A generational movement consisting of creative consumers who modify proprietary offerings, and of members of society who in turn use their developments, all without any moral and legal considerations. Think video and audio mashups, jailbreaks for game consoles, unlocked mobile phones, tuned cars, even ‘hacked’ vacuum cleaners that can now be controlled remotely, via mobile phone apps.
Authors Jan Kietzmann of the Simon Fraser University, Vancouver, Canada and Ian Angell of the London School of Economics, UK, have coined the term “Generation-C”, in the spirit of the well-known Generation-X and others, to encompass these “constantly connected citizens – creative, capable, content-centric, and community- oriented – who collectively communicate, collaborate, copy, co-develop, combine, contribute and consume common content.”

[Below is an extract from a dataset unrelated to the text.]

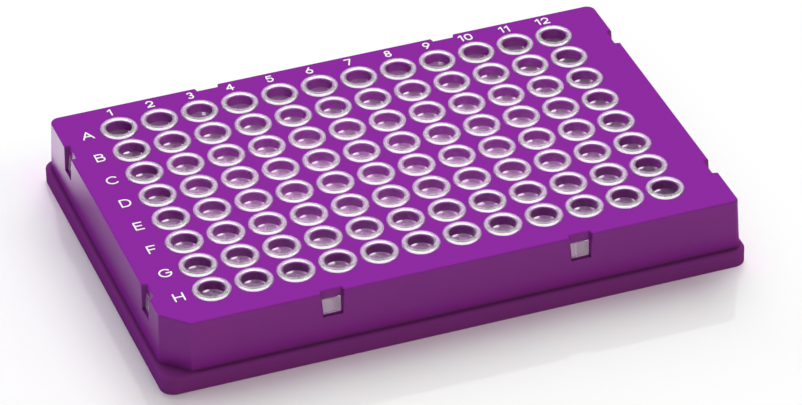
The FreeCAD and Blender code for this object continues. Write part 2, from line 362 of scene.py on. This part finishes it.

Writing in the International Journal of Technology Marketing, the authors discuss the resulting controversies associated with existing intellectual property rights, and suggest that the future can only bring conflict if such legislation is not changed. Generation-C will only grow as more and more of our products become increasingly modifiable, and as creative consumers freely exchange their ideas for product improvements online. The authors propose that governments and politicians should allow creative consumers’ derivative innovations for the ‘good of society’ and for the benefit of their economies. This is a controversial perspective – one that intellectual property rights owners would rather not debate.
The article concludes with important messages to organizations, intellectual property rights lawyers, owners of property rights, governments and politicians, suggesting they reconsider the impact that the current intellectual property legislation has, not only on those who modify proprietary products, but on all of us.
“Generation-C: creative consumers in a world of intellectual property rights” in Int. J. Technology Marketing, 2013, 9, 86-98.